Requirements for Main Volume:

  1. Starting working space roughly 2TB, with options for growth up to 5TB
  2. RAID or something RAID-like with at least one parity drive
  3. eSATA II for speed during backups
  4. Ability to shut down gracefully when alerted of low power by a UPS
  5. Optional but Desirable: Will take 2TB drives now with options for the larger 3TB drives coming in 2010-2011
  6. Optional but Desirable: : RAID-6 or something similar, with two parity drives
  7. Optional but Desirable: : Hot spare
  8. Ethernet connection not required, as the volume will be shared via the same machines which runs my home print server

Backups:

  1. Backup performed via ROBOCOPY in mirror mode to an external hard drive via a eSATA II connection.
  2. Start with rotating between two external 2TB hard drives, will go up to six external 2TB drives.
  3. Start with a weekly backup, move to a bi-weekly backup as more drives are added.
  4. Move to 3TB drives as the size of my main volume increases.
  5. Backup drives will be stored on an off-site location.

Hard drives:

  1. I plan on buying all of the same model, but different batches from different vendors.
  2. I found a "burn-in" utility with which I can pound away on the drives for a couple of weeks before adding them to the backup pool or the main volume.
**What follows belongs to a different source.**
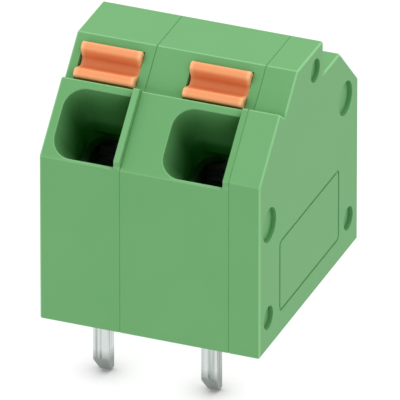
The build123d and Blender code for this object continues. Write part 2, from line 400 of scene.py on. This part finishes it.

I estimate that I am looking at roughly $1,500 to start, once I start throwing in two TB drives for backup and four for storage. So, are there any obvious flaws in my plan? What have I overlooked? Any suggestions for the storage device for my main volume that fits my requirements? Or do I just keep it simple, 2 drives in RAID-1, then perform due diligence with my backups, accepting that I will have to buy a whole new unit when my data grows past 2TB?